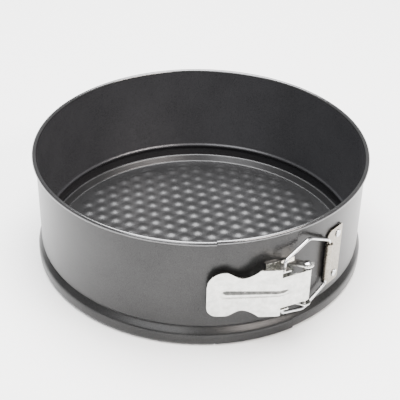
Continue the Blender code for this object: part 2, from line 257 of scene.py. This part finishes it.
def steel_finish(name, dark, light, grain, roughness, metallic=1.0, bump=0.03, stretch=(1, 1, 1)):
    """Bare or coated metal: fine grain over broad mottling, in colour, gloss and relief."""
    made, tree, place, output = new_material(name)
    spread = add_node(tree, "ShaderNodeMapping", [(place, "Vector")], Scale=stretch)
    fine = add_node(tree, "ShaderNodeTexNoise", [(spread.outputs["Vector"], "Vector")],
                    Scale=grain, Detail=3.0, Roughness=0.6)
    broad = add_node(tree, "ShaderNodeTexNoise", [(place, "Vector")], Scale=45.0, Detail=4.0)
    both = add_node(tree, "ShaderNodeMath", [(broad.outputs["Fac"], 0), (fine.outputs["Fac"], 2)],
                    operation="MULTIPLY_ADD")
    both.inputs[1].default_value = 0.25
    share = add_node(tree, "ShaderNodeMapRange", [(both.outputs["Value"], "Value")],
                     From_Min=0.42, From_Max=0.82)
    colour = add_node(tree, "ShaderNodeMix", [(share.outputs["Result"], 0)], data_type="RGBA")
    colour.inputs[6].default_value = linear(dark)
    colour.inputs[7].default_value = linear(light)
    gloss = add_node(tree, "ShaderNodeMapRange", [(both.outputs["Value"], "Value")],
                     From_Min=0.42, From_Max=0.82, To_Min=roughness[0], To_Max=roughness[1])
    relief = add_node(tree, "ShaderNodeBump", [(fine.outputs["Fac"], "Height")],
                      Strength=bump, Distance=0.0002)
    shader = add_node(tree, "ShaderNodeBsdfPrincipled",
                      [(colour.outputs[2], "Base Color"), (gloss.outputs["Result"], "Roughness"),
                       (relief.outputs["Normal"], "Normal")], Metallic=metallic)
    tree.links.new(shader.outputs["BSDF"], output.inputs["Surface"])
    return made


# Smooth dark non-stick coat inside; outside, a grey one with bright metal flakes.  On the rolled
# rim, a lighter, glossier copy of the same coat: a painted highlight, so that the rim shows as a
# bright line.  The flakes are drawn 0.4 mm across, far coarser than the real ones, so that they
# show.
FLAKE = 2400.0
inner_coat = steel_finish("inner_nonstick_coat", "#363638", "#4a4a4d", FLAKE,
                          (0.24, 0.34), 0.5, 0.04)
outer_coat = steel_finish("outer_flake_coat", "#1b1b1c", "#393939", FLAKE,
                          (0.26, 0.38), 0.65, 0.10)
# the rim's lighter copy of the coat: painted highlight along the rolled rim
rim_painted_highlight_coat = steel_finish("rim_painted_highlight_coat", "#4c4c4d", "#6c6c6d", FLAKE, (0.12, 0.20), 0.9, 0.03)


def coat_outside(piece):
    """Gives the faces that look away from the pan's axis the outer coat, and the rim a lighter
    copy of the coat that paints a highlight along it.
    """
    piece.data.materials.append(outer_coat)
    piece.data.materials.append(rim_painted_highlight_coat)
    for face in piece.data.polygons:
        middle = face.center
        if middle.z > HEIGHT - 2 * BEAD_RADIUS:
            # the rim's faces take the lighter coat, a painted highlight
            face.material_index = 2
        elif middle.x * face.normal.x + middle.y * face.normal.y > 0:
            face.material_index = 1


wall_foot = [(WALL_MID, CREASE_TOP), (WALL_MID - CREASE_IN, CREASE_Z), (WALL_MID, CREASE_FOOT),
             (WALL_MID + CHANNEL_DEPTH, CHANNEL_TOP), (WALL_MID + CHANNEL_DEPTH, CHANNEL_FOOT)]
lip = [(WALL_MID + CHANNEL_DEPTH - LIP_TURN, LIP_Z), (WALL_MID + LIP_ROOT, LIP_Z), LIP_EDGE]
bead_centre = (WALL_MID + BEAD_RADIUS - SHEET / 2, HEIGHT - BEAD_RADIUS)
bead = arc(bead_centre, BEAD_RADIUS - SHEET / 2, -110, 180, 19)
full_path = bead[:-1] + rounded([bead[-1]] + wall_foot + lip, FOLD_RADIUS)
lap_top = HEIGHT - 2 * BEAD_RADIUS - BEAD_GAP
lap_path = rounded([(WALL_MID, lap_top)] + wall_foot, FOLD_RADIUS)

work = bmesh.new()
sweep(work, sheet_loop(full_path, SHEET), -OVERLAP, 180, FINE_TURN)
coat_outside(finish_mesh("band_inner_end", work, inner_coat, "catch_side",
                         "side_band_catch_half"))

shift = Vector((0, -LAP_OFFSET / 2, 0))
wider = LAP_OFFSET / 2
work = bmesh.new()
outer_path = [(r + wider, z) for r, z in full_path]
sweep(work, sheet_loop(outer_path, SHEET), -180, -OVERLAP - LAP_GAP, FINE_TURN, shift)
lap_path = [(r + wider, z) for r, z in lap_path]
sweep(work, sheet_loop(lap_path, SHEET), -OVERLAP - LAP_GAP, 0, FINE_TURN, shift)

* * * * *

[Exercise objective]
Repeat the lines above exactly.

[Solution for this problem]
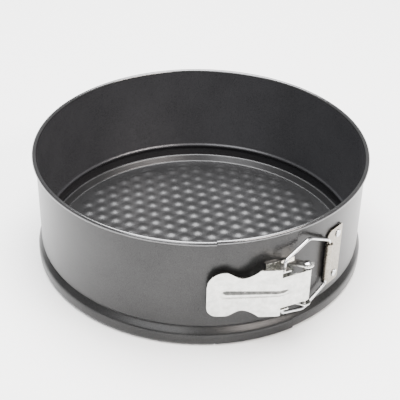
Continue the Blender code for this object: part 2, from line 257 of scene.py. This part finishes it.
def steel_finish(name, dark, light, grain, roughness, metallic=1.0, bump=0.03, stretch=(1, 1, 1)):
    """Bare or coated metal: fine grain over broad mottling, in colour, gloss and relief."""
    made, tree, place, output = new_material(name)
    spread = add_node(tree, "ShaderNodeMapping", [(place, "Vector")], Scale=stretch)
    fine = add_node(tree, "ShaderNodeTexNoise", [(spread.outputs["Vector"], "Vector")],
                    Scale=grain, Detail=3.0, Roughness=0.6)
    broad = add_node(tree, "ShaderNodeTexNoise", [(place, "Vector")], Scale=45.0, Detail=4.0)
    both = add_node(tree, "ShaderNodeMath", [(broad.outputs["Fac"], 0), (fine.outputs["Fac"], 2)],
                    operation="MULTIPLY_ADD")
    both.inputs[1].default_value = 0.25
    share = add_node(tree, "ShaderNodeMapRange", [(both.outputs["Value"], "Value")],
                     From_Min=0.42, From_Max=0.82)
    colour = add_node(tree, "ShaderNodeMix", [(share.outputs["Result"], 0)], data_type="RGBA")
    colour.inputs[6].default_value = linear(dark)
    colour.inputs[7].default_value = linear(light)
    gloss = add_node(tree, "ShaderNodeMapRange", [(both.outputs["Value"], "Value")],
                     From_Min=0.42, From_Max=0.82, To_Min=roughness[0], To_Max=roughness[1])
    relief = add_node(tree, "ShaderNodeBump", [(fine.outputs["Fac"], "Height")],
                      Strength=bump, Distance=0.0002)
    shader = add_node(tree, "ShaderNodeBsdfPrincipled",
                      [(colour.outputs[2], "Base Color"), (gloss.outputs["Result"], "Roughness"),
                       (relief.outputs["Normal"], "Normal")], Metallic=metallic)
    tree.links.new(shader.outputs["BSDF"], output.inputs["Surface"])
    return made


# Smooth dark non-stick coat inside; outside, a grey one with bright metal flakes.  On the rolled
# rim, a lighter, glossier copy of the same coat: a painted highlight, so that the rim shows as a
# bright line.  The flakes are drawn 0.4 mm across, far coarser than the real ones, so that they
# show.
FLAKE = 2400.0
inner_coat = steel_finish("inner_nonstick_coat", "#363638", "#4a4a4d", FLAKE,
                          (0.24, 0.34), 0.5, 0.04)
outer_coat = steel_finish("outer_flake_coat", "#1b1b1c", "#393939", FLAKE,
                          (0.26, 0.38), 0.65, 0.10)
# the rim's lighter copy of the coat: painted highlight along the rolled rim
rim_painted_highlight_coat = steel_finish("rim_painted_highlight_coat", "#4c4c4d", "#6c6c6d", FLAKE, (0.12, 0.20), 0.9, 0.03)


def coat_outside(piece):
    """Gives the faces that look away from the pan's axis the outer coat, and the rim a lighter
    copy of the coat that paints a highlight along it.
    """
    piece.data.materials.append(outer_coat)
    piece.data.materials.append(rim_painted_highlight_coat)
    for face in piece.data.polygons:
        middle = face.center
        if middle.z > HEIGHT - 2 * BEAD_RADIUS:
            # the rim's faces take the lighter coat, a painted highlight
            face.material_index = 2
        elif middle.x * face.normal.x + middle.y * face.normal.y > 0:
            face.material_index = 1


wall_foot = [(WALL_MID, CREASE_TOP), (WALL_MID - CREASE_IN, CREASE_Z), (WALL_MID, CREASE_FOOT),
             (WALL_MID + CHANNEL_DEPTH, CHANNEL_TOP), (WALL_MID + CHANNEL_DEPTH, CHANNEL_FOOT)]
lip = [(WALL_MID + CHANNEL_DEPTH - LIP_TURN, LIP_Z), (WALL_MID + LIP_ROOT, LIP_Z), LIP_EDGE]
bead_centre = (WALL_MID + BEAD_RADIUS - SHEET / 2, HEIGHT - BEAD_RADIUS)
bead = arc(bead_centre, BEAD_RADIUS - SHEET / 2, -110, 180, 19)
full_path = bead[:-1] + rounded([bead[-1]] + wall_foot + lip, FOLD_RADIUS)
lap_top = HEIGHT - 2 * BEAD_RADIUS - BEAD_GAP
lap_path = rounded([(WALL_MID, lap_top)] + wall_foot, FOLD_RADIUS)

work = bmesh.new()
sweep(work, sheet_loop(full_path, SHEET), -OVERLAP, 180, FINE_TURN)
coat_outside(finish_mesh("band_inner_end", work, inner_coat, "catch_side",
                         "side_band_catch_half"))

shift = Vector((0, -LAP_OFFSET / 2, 0))
wider = LAP_OFFSET / 2
work = bmesh.new()
outer_path = [(r + wider, z) for r, z in full_path]
sweep(work, sheet_loop(outer_path, SHEET), -180, -OVERLAP - LAP_GAP, FINE_TURN, shift)
lap_path = [(r + wider, z) for r, z in lap_path]
sweep(work, sheet_loop(lap_path, SHEET), -OVERLAP - LAP_GAP, 0, FINE_TURN, shift)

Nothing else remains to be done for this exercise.